Ministry of Power has introduced the scheme Rajiv Gandhi Grameen Vidhyutikaran Yojana (RGGVY) in April 2005, which aims at providing electricity in all villages and habitations in four years and provides access to electricity to all rural households. This programme has been brought under the ambit of Bharat Nirman.
Under RGGVY, electricity distribution infrastructure is envisaged to establish Rural Electricity Distribution Backbone (REDB) with at least a 33/11KV sub-station, Village Electrification Infrastructure (VEI) with at least a Distribution Transformer in a village or hamlet, and standalone grids with generation where grid supply is not feasible.
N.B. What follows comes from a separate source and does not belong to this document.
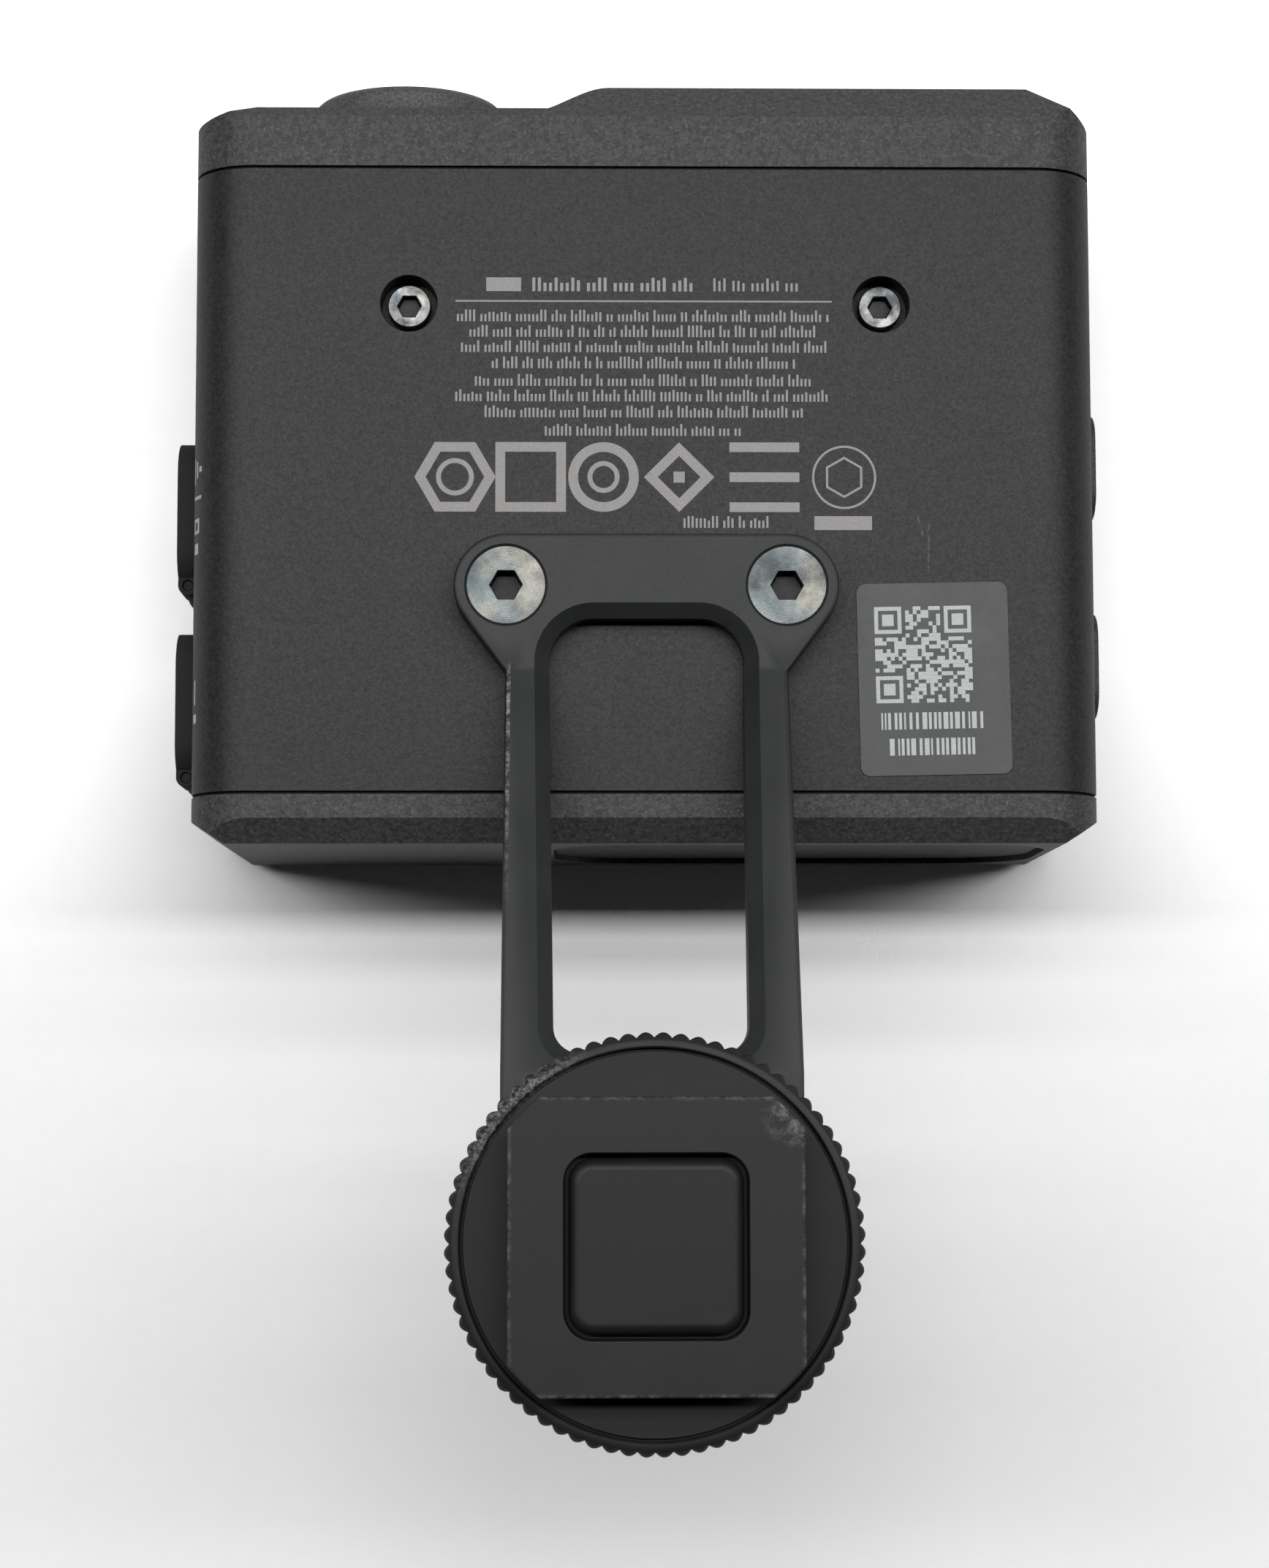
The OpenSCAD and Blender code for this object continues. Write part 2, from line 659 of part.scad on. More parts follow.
module foot_pad() color([0.05, 0.05, 0.055]) {
    translate([0, wheel_y, pad_face - pad_thick]) {
        linear_extrude(pad_thick - 0.45) rounded(pad_side, pad_side, 1.5);
        linear_extrude(pad_thick - 0.2) rounded(pad_side - 0.5, pad_side - 0.5, 1.3);
        linear_extrude(pad_thick) rounded(pad_side - 1.2, pad_side - 1.2, 1.0);
    }
    rod_z(0, wheel_y, stud_end - 0.9, pad_face - pad_thick + eps, stem_r);
}

// Coil of round wire: one ring of points every 30 degrees, square to the wire's run
module coil(r, wire_r, z0, z1, turns, sides = 6) {
    rings = turns * 12;
    rise = (z1 - z0 - 2 * wire_r) / rings;
    tilt = atan(rise * 12 / (2 * PI * r));
    points = [for (i = [0:rings], k = [0:sides - 1])
        let (a = i * 30, b = k * 360 / sides, out = r + wire_r * cos(b), up = wire_r * sin(b))
        [out * cos(a) + up * sin(tilt) * sin(a), out * sin(a) - up * sin(tilt) * cos(a),
         z0 + wire_r + i * rise + up * cos(tilt)]];
    skin = [for (i = [0:rings - 1], k = [0:sides - 1])
        let (n = (k + 1) % sides)
        [i * sides + k, i * sides + n, (i + 1) * sides + n, (i + 1) * sides + k]];
    ends = [[for (k = [sides - 1:-1:0]) k], [for (k = [0:sides - 1]) rings * sides + k]];
    polyhedron(points, concat(skin, ends));
}

module pad_spring() color("silver") translate([0, wheel_y, 0])
    coil(2.1, 0.3, spring_z, pad_face - pad_thick - 0.02, 4);

module pad_clip() color("silver") difference() {
    rod_z(0, wheel_y, stud_end - 0.5, stud_end - 0.05, 2.4);
    rod_z(0, wheel_y, stud_end - 1, stud_end, stem_r);
}

front_cover();
mid_housing();
rear_cover();
rear_trim();
front_seal();
rear_seal();
lens_ring();
camera_barrel();
camera_lens();
camera_board();
lidar_window();
lidar_holder();
emitter_lens();
receiver_lens();
rangefinder_board();
chassis_plate();
main_board();
board_shield();
board_screws();
port_board();
port_sockets();
side_board();
button_switches();
cover_screws();
port_cover_front();
port_cover_rear();
cover_straps();
button_front();
button_rear();
label_sticker();
case_screws();
arm_screws();
arm();
shoe_foot();
stud_nut();
pressure_disc();
clamp_wheel();
foot_pad();
pad_spring();
pad_clip();
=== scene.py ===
import bpy
import bmesh
import math
import random
from mathutils import Matrix, Vector


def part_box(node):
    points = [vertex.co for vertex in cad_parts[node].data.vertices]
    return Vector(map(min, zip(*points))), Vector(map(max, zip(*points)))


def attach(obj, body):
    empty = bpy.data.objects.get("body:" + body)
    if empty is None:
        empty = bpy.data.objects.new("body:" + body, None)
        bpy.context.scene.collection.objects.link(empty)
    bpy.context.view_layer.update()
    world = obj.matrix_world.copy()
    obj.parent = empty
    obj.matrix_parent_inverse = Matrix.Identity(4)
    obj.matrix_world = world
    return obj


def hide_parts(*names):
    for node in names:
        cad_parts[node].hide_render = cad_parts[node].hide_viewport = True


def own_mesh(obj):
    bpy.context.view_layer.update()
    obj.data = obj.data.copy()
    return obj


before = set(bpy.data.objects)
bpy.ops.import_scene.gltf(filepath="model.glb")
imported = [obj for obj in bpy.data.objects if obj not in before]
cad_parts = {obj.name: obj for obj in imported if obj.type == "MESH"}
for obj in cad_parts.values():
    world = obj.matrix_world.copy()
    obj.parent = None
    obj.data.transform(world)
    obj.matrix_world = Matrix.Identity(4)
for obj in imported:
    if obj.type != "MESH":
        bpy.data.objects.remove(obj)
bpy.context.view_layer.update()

MM = 0.001

# %% [markdown]
# A laser rangefinder lies on its top face, with the arm and its shoe foot in the air. The frame
# has already put every piece at its real place, so this lesson is about finish: each outer piece
# is rounded where a cutter or a mould would round it, and each surface gets a procedural material.
# All places come from the boxes of the construction pieces, never from typed coordinates alone.

# %% Places read from the frame
def corners(name):
    lo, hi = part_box(name)
    return lo, hi, (lo + hi) / 2


HOUSE_LO, HOUSE_HI, _ = corners("mid_housing")
PLATE_LO, _, _ = corners("arm")
WHEEL_LO, WHEEL_HI, WHEEL_MID = corners("clamp_wheel")
_, FOOT_HI, FOOT_MID = corners("shoe_foot")
TOP = HOUSE_HI.z
print("mounting face at", round(TOP / MM, 2), "mm")

# %% [markdown]
# The camera looks almost straight down on the mounting face. It stands a little towards the foot
# and to the left, 235 mm above the face, so it is tilted by about five degrees. It is made first,
# because everything else is judged through it.

# %% Camera
CAMERA_HEIGHT = 234.66 * MM
CAMERA_X, CAMERA_Y = -5.116 * MM, -44.03 * MM
TILT, PAN, ROLL = (math.radians(a) for a in (5.36, -1.042, -0.008))
FOCAL_RATIO = 4555.4 / 2145

camera_data = bpy.data.cameras.new("camera")
camera = bpy.data.objects.new("camera", camera_data)
bpy.context.scene.collection.objects.link(camera)
turn = Matrix.Rotation(TILT, 3, "X") @ Matrix.Rotation(PAN, 3, "Y") @ Matrix.Rotation(ROLL, 3, "Z")
camera.matrix_world = Matrix.Translation((CAMERA_X, CAMERA_Y, TOP + CAMERA_HEIGHT)) @ turn.to_4x4()
camera_data.sensor_width = 36
camera_data.lens = FOCAL_RATIO * camera_data.sensor_width
camera_data.clip_start, camera_data.clip_end = 0.01, 10
bpy.context.scene.camera = camera
bpy.context.scene.view_settings.view_transform = "Standard"
print("lens", round(camera_data.lens, 1), "mm")

# %% [markdown]
# Every outer piece is finished in the same way. Its construction mesh is copied and its loose
# triangles are merged, flat regions are dissolved into whole faces, and the sharp edges are
# bevelled. The copy replaces the sharp original in the picture, which stays for the physics.

# %% Helpers for modelling
def activate(piece):
    bpy.ops.object.select_all(action="DESELECT")
    piece.select_set(True)
    bpy.context.view_layer.objects.active = piece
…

This infrastructure would cater to the requirements of agriculture and other activities in rural areas including irrigation pump sets, small and medium industries, khadi and village industries, cold chains, healthcare and education and IT. This would facilitate overall rural development, employment generation and poverty alleviation.
Subsidy towards capital expenditure to the tune of 90% will be provided, through Rural Electrification Corporation Limited (REC), which is a nodal agency for implementation of the scheme. Electrification of un-electrified Below Poverty Line (BPL) households will be financed with 100% capital subsidy @ Rs.1500/- per connection in all rural habitations.
The Management of Rural Distribution is mandated through franchisees. The services of Central Public Sector Undertakings (CPSU) are available to the States for assisting them in the execution of Rural Electrification projects.